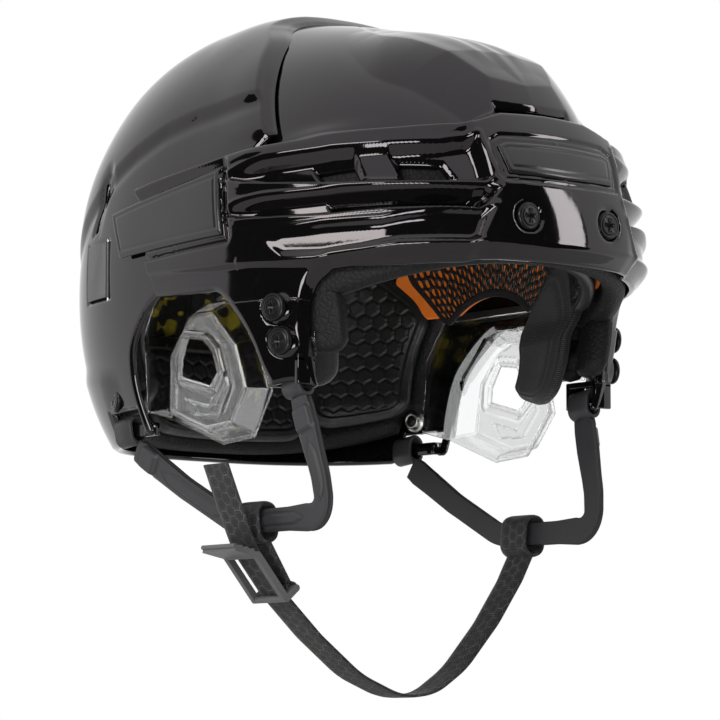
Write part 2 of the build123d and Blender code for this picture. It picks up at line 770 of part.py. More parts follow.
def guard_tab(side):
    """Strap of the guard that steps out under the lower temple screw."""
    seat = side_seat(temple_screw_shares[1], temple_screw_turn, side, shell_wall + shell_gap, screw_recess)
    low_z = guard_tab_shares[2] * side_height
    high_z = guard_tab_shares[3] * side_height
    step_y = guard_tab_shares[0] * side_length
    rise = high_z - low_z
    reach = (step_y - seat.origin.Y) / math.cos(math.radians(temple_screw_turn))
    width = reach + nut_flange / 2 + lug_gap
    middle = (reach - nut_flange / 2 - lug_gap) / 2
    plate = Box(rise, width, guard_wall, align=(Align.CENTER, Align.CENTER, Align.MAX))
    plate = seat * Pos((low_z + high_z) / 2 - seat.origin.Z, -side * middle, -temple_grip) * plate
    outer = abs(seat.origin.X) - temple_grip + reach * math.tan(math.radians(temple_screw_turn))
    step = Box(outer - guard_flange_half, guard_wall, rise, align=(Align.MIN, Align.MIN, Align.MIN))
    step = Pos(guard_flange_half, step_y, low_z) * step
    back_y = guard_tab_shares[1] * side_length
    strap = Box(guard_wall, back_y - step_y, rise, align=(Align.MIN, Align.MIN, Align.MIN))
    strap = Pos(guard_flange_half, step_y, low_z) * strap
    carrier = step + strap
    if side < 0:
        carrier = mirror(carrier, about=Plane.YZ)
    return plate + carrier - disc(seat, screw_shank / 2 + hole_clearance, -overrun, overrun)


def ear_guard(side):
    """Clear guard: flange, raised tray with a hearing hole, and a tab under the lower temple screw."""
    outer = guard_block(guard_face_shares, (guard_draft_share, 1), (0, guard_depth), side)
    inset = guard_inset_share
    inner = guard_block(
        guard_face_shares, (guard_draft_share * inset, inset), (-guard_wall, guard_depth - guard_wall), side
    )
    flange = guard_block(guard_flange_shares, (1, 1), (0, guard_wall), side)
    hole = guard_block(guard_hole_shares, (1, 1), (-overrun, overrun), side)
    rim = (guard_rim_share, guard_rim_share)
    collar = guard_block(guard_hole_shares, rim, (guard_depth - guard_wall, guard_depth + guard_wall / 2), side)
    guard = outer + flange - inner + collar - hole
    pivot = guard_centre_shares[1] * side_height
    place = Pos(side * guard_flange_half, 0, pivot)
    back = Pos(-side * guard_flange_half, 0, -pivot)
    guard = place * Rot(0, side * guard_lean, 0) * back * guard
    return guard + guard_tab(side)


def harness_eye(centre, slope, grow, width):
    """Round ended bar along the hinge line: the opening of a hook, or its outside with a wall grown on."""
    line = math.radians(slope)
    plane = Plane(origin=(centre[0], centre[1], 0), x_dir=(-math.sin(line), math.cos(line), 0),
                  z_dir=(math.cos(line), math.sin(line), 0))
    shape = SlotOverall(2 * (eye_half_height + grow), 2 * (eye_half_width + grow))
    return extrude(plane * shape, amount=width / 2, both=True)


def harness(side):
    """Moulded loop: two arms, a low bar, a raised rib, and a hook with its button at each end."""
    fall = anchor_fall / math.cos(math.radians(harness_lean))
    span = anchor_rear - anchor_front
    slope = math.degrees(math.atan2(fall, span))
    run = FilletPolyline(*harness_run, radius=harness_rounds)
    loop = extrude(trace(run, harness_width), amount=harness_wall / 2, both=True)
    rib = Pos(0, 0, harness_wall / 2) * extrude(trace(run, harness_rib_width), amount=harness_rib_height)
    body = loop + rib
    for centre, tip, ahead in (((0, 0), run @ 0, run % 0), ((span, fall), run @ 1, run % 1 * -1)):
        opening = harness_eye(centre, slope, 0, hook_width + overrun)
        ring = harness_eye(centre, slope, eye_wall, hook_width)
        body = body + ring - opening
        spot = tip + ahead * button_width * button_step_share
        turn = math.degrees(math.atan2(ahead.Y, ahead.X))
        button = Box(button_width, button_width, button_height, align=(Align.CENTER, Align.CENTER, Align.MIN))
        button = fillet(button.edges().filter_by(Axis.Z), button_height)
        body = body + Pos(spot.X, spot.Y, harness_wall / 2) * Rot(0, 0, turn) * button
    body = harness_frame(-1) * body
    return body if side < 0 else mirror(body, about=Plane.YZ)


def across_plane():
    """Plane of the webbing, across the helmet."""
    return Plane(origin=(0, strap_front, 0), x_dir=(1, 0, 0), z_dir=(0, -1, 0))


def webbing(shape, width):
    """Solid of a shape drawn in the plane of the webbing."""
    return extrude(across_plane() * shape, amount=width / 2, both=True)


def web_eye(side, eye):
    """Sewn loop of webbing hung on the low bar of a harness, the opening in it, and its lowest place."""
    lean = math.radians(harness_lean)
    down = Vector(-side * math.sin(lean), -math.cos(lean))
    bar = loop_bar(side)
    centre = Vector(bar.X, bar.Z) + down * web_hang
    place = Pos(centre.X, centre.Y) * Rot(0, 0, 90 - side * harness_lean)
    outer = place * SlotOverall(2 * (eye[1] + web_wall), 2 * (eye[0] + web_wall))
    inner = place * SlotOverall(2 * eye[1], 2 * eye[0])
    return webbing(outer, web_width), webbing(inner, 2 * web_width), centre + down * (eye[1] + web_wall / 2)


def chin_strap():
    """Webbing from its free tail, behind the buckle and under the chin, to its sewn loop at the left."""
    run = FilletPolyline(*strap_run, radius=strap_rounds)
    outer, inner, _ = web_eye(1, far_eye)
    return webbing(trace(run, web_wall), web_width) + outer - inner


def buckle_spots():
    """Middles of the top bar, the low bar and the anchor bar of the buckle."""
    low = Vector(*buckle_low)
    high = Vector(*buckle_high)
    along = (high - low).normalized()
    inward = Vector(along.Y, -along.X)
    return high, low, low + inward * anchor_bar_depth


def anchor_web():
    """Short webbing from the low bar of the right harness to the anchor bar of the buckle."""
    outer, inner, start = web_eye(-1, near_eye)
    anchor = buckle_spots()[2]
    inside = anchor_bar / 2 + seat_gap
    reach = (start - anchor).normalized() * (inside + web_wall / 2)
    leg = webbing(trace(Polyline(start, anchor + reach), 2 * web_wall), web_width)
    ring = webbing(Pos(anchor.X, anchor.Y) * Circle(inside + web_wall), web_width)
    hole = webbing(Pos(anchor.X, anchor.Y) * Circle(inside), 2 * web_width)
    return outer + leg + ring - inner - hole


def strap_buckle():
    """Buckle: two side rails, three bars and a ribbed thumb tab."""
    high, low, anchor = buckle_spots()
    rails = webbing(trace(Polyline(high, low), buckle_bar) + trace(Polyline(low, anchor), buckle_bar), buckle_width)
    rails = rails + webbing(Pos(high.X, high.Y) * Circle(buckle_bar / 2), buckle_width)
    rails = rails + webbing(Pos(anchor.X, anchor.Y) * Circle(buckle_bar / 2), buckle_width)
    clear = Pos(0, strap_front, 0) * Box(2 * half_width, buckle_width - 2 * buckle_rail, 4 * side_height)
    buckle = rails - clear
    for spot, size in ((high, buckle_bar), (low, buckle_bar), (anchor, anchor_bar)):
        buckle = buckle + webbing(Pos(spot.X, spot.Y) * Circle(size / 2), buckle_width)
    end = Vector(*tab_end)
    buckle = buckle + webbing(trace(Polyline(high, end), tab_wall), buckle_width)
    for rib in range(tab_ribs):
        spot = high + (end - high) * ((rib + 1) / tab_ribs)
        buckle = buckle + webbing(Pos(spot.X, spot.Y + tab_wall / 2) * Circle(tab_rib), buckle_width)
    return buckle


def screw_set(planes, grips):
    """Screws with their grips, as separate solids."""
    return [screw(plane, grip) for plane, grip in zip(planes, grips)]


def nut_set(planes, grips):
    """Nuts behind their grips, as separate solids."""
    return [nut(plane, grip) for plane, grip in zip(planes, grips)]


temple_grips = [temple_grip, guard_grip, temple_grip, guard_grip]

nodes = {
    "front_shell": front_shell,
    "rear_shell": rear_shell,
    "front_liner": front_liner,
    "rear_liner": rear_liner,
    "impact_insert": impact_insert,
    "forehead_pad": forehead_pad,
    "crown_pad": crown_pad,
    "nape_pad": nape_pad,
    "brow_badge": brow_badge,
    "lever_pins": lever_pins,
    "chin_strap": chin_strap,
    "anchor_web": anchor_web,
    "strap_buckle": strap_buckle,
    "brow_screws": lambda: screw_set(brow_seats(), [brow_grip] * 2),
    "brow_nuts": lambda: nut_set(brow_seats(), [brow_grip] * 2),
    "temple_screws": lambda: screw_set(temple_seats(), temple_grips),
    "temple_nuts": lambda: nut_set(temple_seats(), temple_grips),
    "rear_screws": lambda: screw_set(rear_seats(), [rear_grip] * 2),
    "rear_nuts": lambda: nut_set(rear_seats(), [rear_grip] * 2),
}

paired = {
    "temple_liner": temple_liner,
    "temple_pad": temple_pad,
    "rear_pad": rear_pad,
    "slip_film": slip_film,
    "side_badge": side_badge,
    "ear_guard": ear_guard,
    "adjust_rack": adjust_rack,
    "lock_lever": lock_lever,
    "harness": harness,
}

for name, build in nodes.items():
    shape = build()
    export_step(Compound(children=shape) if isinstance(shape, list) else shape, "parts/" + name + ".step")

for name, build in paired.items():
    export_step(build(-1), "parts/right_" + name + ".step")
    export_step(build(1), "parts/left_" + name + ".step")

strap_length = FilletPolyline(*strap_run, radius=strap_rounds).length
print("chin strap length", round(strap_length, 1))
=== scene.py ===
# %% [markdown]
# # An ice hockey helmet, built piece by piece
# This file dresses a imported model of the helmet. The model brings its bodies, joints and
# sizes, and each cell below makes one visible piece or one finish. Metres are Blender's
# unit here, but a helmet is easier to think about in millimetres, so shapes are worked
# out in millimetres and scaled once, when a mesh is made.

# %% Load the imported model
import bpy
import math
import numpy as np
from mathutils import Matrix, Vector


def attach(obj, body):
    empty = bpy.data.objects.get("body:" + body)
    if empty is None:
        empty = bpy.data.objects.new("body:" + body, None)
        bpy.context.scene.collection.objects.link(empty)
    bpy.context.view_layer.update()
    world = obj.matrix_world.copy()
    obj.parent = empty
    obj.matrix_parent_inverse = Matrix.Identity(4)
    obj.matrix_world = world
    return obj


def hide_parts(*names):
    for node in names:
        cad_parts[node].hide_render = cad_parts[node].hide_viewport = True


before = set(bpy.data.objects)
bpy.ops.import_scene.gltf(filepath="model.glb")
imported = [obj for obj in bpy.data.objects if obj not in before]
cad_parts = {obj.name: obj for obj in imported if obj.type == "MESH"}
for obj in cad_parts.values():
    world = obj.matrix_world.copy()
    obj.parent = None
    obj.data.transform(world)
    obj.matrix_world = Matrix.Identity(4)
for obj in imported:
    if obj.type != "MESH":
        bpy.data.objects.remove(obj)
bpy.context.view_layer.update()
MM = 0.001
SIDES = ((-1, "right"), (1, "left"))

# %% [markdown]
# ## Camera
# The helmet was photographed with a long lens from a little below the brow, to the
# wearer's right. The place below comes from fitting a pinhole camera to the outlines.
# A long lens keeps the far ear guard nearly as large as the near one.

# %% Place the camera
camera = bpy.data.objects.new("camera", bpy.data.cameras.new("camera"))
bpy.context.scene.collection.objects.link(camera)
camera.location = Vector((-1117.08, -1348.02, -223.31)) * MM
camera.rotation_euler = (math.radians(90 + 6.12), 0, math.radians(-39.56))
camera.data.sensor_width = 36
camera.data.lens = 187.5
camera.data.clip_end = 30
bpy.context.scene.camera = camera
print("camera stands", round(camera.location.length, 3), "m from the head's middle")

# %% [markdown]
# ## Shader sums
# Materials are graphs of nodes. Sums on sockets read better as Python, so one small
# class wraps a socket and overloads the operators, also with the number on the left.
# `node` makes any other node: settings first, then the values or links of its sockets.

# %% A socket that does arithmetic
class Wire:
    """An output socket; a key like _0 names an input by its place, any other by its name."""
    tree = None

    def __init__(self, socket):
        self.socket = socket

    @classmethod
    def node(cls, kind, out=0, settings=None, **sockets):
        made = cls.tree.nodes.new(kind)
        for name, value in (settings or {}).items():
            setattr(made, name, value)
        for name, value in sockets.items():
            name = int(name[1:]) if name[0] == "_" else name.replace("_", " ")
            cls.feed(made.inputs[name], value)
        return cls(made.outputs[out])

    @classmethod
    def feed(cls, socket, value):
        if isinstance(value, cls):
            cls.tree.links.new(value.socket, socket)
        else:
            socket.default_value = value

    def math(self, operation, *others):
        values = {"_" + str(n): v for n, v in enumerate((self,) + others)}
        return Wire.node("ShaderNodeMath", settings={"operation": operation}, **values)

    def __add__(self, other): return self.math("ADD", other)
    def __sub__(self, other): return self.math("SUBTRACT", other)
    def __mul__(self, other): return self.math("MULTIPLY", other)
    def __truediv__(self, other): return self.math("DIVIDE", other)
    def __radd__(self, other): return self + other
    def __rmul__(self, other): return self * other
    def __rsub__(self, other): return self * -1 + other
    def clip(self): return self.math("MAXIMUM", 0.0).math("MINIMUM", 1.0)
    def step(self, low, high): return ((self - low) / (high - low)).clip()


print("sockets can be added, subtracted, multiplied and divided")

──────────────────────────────

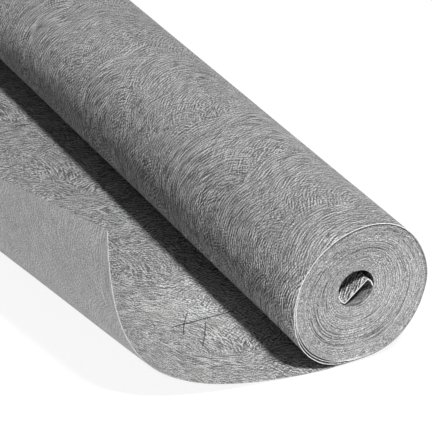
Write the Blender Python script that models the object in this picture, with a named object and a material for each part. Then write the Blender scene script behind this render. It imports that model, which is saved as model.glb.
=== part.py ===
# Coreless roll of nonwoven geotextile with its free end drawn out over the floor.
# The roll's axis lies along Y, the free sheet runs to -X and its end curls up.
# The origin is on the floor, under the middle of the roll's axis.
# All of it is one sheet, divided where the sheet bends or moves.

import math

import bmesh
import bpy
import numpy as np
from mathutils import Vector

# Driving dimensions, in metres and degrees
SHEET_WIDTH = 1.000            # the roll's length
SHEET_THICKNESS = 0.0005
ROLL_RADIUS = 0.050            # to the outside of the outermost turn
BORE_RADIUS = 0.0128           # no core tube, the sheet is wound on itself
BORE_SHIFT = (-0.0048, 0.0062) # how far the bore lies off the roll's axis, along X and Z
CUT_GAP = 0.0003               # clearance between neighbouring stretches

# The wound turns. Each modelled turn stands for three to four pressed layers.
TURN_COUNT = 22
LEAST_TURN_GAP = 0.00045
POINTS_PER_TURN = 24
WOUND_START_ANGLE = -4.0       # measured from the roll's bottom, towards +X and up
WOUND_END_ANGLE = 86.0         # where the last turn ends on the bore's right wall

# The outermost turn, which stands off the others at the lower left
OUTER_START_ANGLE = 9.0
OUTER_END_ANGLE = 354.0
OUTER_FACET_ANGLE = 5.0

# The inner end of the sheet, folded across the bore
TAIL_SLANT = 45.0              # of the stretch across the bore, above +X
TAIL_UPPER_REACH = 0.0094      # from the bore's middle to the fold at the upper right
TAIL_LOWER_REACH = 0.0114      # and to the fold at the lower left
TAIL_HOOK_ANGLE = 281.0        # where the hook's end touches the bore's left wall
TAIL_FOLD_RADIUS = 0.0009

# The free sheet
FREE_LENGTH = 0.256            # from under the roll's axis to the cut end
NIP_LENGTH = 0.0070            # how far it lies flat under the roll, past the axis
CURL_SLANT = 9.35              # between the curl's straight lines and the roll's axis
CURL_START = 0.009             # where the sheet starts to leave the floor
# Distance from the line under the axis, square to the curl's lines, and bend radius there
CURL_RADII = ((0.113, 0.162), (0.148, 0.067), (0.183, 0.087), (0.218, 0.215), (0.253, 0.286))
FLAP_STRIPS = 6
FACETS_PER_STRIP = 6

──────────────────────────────

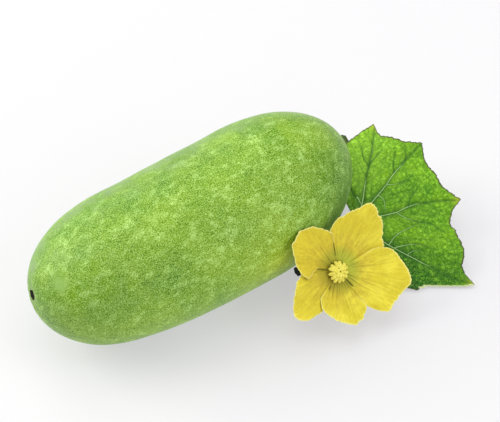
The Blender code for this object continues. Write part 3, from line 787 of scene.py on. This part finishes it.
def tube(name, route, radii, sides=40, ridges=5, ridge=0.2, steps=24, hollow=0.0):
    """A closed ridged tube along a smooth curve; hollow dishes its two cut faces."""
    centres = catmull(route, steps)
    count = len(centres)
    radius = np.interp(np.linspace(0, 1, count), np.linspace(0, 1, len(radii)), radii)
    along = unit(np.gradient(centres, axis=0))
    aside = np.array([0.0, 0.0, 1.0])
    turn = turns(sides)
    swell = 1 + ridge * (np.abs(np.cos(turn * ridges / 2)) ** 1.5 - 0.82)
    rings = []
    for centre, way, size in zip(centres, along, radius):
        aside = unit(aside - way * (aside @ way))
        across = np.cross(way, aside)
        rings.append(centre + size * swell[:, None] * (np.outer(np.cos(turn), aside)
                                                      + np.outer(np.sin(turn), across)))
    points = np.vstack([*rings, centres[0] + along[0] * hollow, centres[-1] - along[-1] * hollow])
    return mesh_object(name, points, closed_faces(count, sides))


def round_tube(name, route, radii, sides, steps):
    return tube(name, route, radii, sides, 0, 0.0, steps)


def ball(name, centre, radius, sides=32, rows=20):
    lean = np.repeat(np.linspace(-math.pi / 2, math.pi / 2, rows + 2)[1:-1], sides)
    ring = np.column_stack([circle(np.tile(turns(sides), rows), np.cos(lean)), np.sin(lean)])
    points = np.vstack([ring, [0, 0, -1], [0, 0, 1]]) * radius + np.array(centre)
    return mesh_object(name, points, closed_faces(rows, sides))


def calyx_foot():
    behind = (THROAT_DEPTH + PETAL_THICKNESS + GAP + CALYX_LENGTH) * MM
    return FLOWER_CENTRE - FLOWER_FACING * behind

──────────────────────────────

* Aim: Repeat, unchanged, every line from the one that contains "export_step(Compound(children=shape) if isinstance(shape, list)" to the one that contains "for node in", including both, and no other line.

* Task solution:
    export_step(Compound(children=shape) if isinstance(shape, list) else shape, "parts/" + name + ".step")

for name, build in paired.items():
    export_step(build(-1), "parts/right_" + name + ".step")
    export_step(build(1), "parts/left_" + name + ".step")

strap_length = FilletPolyline(*strap_run, radius=strap_rounds).length
print("chin strap length", round(strap_length, 1))
=== scene.py ===
# %% [markdown]
# # An ice hockey helmet, built piece by piece
# This file dresses a imported model of the helmet. The model brings its bodies, joints and
# sizes, and each cell below makes one visible piece or one finish. Metres are Blender's
# unit here, but a helmet is easier to think about in millimetres, so shapes are worked
# out in millimetres and scaled once, when a mesh is made.

# %% Load the imported model
import bpy
import math
import numpy as np
from mathutils import Matrix, Vector


def attach(obj, body):
    empty = bpy.data.objects.get("body:" + body)
    if empty is None:
        empty = bpy.data.objects.new("body:" + body, None)
        bpy.context.scene.collection.objects.link(empty)
    bpy.context.view_layer.update()
    world = obj.matrix_world.copy()
    obj.parent = empty
    obj.matrix_parent_inverse = Matrix.Identity(4)
    obj.matrix_world = world
    return obj


def hide_parts(*names):
    for node in names:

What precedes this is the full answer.